Gripne, from Colorado, explains, “A social entrepreneur needs to first be clear about his or her own hypothesis for impact, the research and reasoning behind it and the methods for continually testing and re-adjusting the hypothesis and measures. Those basics go a long way in gaining and maintaining investors’ trust, and in buying time (and their patience) for developing and refining more sophisticated measures.”
Cathy Clark, director at CASE i3 at Duke University, says, “If your theory has to do with employees, you can survey them at almost no cost. If it has to do with customer incomes after they’ve used your product, again, you can survey them but it will cost you something. Services like Acumen’s Lean Data program can help entrepreneurs learn a great deal about their customers in a very short time for very little money.”
“We think of data as a conversation, not an endpoint,” she adds. “What can you ask that you or others can act on? What choices do you face that information from a stakeholder can help you answer? How do you start to find data to compare yourself to that is relevant? These are where impact makes progress.”

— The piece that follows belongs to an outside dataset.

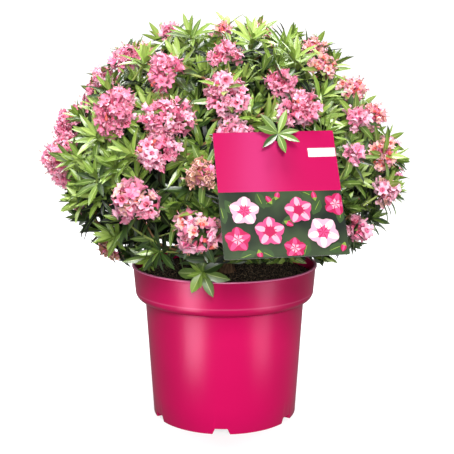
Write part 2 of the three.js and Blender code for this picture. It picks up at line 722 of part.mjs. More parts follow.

Reporting is important to the movement
Bobby Turner, the CEO of Turner Impact Capital, noted that reporting is important for the impact investing movement. “Measuring impact will not always have the effect of improving impact as many impact models are untested and therefore there is no guarantee that the measurements will be positive. Notwithstanding, measuring impact (social or environmental) is critical to the social impact movement as without a proven correlation between profits and purpose, the movement will not be able to raise meaningful amounts of market rate capital.”
In contrast, Peter Fusaro, Chairman of Global Change Associates, cautions, “If they go deep in the weeds, they will be buried with reporting and not focusing on impact. I feel the most important measurement is actually being successful in an ethical way.”